Having looked a bit into XQuery, Scala, and JavaScript (and a little bit into Haskell), I decided to stick to XSLT for now. Functional programming is awkward but possible, and XML pattern matching is awkward or non-intuitive in most other languages.

Tags: , ,

3 Responses to “XML Pattern Matching and Functional Programming”

  1. I suppose you meant “Functional programming is awkward but possible in *XSLT*”. It is not awkward in (at least two) other functional programming languages.

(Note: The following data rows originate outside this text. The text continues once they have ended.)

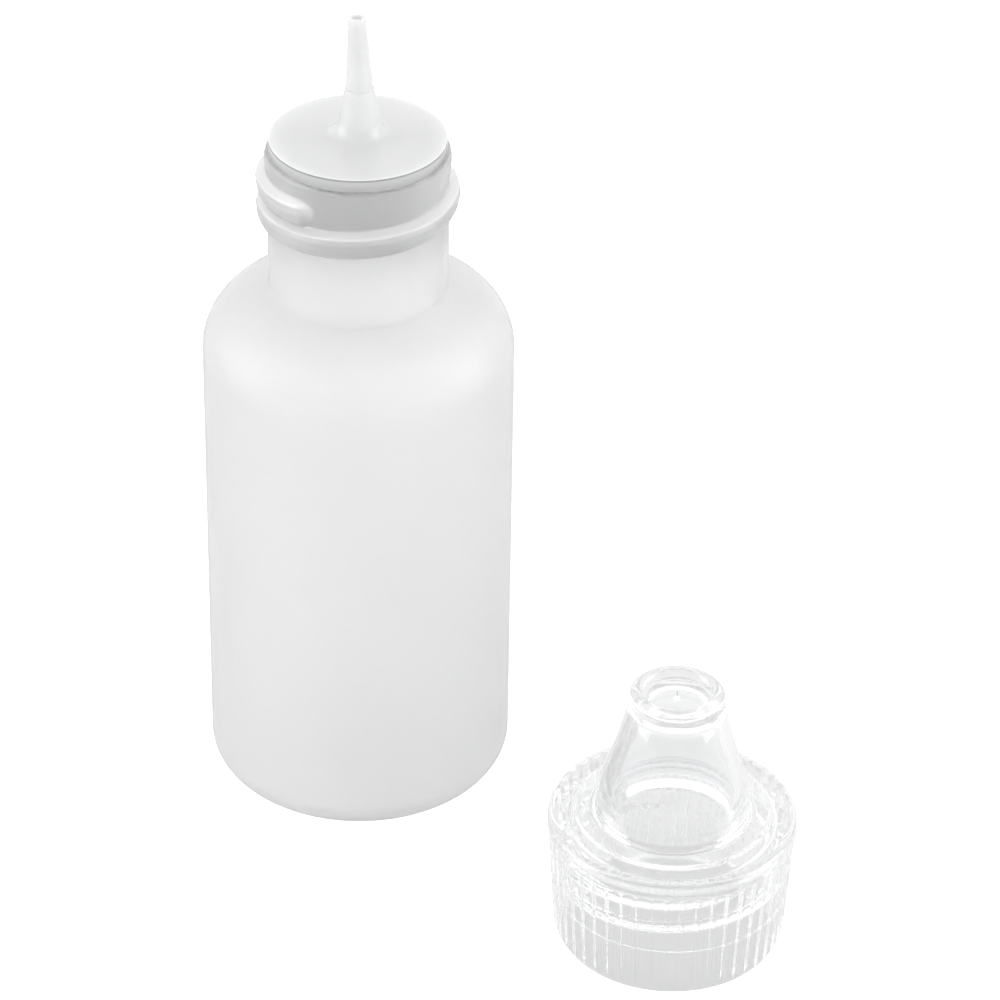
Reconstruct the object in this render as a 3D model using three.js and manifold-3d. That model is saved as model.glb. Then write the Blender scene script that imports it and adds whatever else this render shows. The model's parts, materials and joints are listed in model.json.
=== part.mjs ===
// A squeeze dropper bottle: a blow-moulded bottle with a threaded neck, a dropper tip pressed into
// the neck, and a clear screw cap that stands beside the bottle.
// Millimetres, +Z up. The origin is the centre of the bottle's flat base, and -Y is the front.
import * as THREE from 'three';
import { mergeVertices } from 'three/addons/utils/BufferGeometryUtils.js';
import Module from 'manifold-3d';

const wasm = await Module();
wasm.setup();

// ---- driving dimensions ----
const BODY_RADIUS = 11.5;
const BASE_CORNER = 2.6;
const SHOULDER_START = 36.65; // height where the straight side ends
const SHOULDER_RADIUS = 4.67;
const SHOULDER_TURN = 62; // degrees of arc before the shoulder runs straight up to the neck
const NECK_START = 42;
const NECK_RADIUS = 6.55;
const NECK_CREASE = 0.13; // how far the foot of the neck stands out at the shoulder
const COLLAR_RADIUS = 6.72; // the neck is slightly stouter above its thread
const COLLAR_START = 50.7;
const RIM_HEIGHT = 52.9;
const BODY_WALL = 0.8;
const NECK_BORE = 5.5;

const PITCH = 25.4 / 12; // twelve threads to the inch, as on a 15 mm neck
const THREAD_RADIUS = 7.38;
const THREAD_HEIGHT = 48.97; // height of the bead's middle at the front of the neck
const THREAD_FROM = -171; // degrees, counted from the front
const THREAD_TO = 333;
// The bead's section: how far each corner stands out, from 0 to 1, and its height from the middle.
const THREAD_SECTION = [[0, -0.92], [0.6, -0.75], [0.9, -0.32], [1, 0.3], [0.87, 0.68], [0, 0.95]];

const TIP_GAP = 0.3; // between the tip and the neck
const FLANGE_RADIUS = 6.45;
const FLANGE_UNDER = RIM_HEIGHT + TIP_GAP;
const FLANGE_TOP = 54.1;
const CROWN_RISE = 0.3; // how much the flange's top rises from its edge to the spout
const SKIRT_RADIUS = NECK_BORE - TIP_GAP;
const SKIRT_WALL = 0.8;
const SKIRT_FOOT = 47.5;
const SPOUT_TOP = 63.7;
const SPOUT_END_RADIUS = 0.65;
const SPOUT_STEP = 58; // height where the slim end leaves the stouter foot
const SPOUT_STEP_RADIUS = 1.08;
const SPOUT_BORE = 0.35;
const SPOUT_BORE_FOOT = 0.7;

const CAP_PLACE = [23.54, -21.46]; // where the cap stands beside the bottle
const SKIRT_FOOT_RADIUS = 8.39; // between the ribs
const SKIRT_TOP_RADIUS = 8.9;
const FOOT_FLAT_RADIUS = 8; // the skirt's foot is flat out to here, then rounds up to the ribs
const FOOT_ROUND_HEIGHT = 0.9;
const RING_RADIUS = 9.11;
const RING_UNDER = 9.1;
const RING_TOP = 10.5;
const RING_BEVEL = 0.5;
const TERRACE_RADIUS = 7; // a low step on the shoulder, inside the ring
const TERRACE_HEIGHT = 10.75;
const BELL_RADIUS = 5.55; // the upright foot of the hollow cone
const BELL_FOOT = 11.1;
const CONE_START = 12.8;
const CONE_END = 20;
const CONE_END_RADIUS = 3.5;
const CAP_HEIGHT = 21.3;
const LIP_DROP = 0.4; // the lip falls away from its inner edge to its outer edge
const RECESS_RADIUS = 2.53;
const RECESS_DEPTH = 0.8;
const CAP_BORE = 7.65;
const COUNTERBORE = 7.75;
const COUNTERBORE_DEPTH = 3.85;
const CAP_CEILING = 9.3;
const CAP_WALL = 1;
const CAP_THREAD_RADIUS = 6.95;
const CAP_THREAD_HEIGHT = 6.1; // height of the bead's middle at the front of the cap
const CAP_THREAD_FROM = -183;
const CAP_THREAD_TO = 393;
const CAP_THREAD_SECTION = [[0, -0.5], [1, -0.13], [1, 0.13], [0, 0.5]];
const RIB_COUNT = 48;
const RIB_PROUD = 0.14;
const RIB_WIDTH = 0.3;

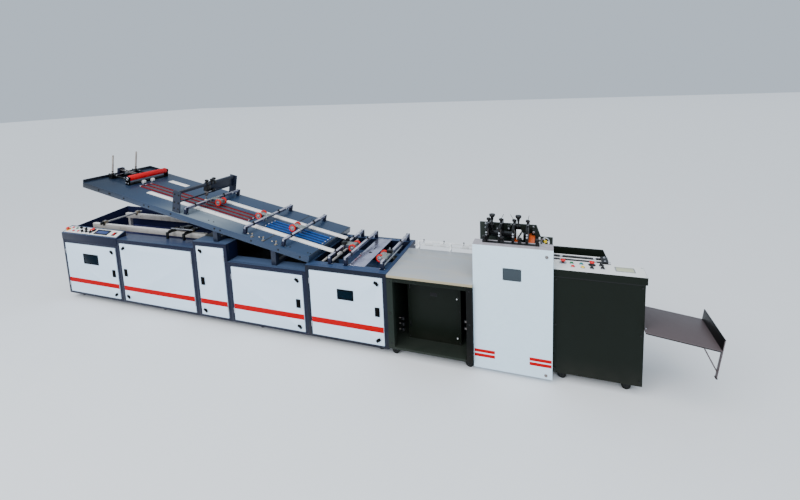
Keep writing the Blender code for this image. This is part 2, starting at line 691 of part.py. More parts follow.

    I can recommend the Scheme XML tools (http://modis.ispras.ru/Lizorkin/sxml-tutorial.html) or the Haskell XML Toolbox (HXT) (http://www.fh-wedel.de/~si/HXmlToolbox/).
    You may consider also the deductive and rule-based query language for graph-structured data “XCerpt” which is build on top of HXT.

  2. Christoph says:

    Yes, I just left our “in XSLT” in that sentence and didn’t realize the ambiguity. Of course I know that actual functional languages are not awkward – they may just be awkward for pattern matching. Just compare: If I want to match an OMDoc theory in Scala, I have to write “(theory) { _* } (/theory)“, whereas in XPath I can simply write “theory” ;-) – replace (…) by angle brackets; WordPress doesn’t allow them.

    Thanks for the Scheme link! It doesn’t really look like an active project, but I’ve always liked the Lisp way of thinking.

    OK, so you would recommend HXT – I’ll have a look. Oh, I see, I’ve had a look into that before and didn’t read carefully enough. They do support an XPath-like shorthand notation for addressing nodes.

    I think that Xcerpt is not suitable, because I want to do different things: no inference, but translation, and the translation in a slightly more complex way that Xcerpt would offer me for free.

    Thanks!

  3. The Scheme XML tools in fact does not have a very active community.

    Nonetheless, these tools work well. I used them once for a plugin to import OpenMath into TeXmacs. And you can use also your XPath inside these sxml tools – look, for instance, at Example 10:

    (sxpath “bib/book[@year > 1993][position()< =2]“)

    from the sxml tutorial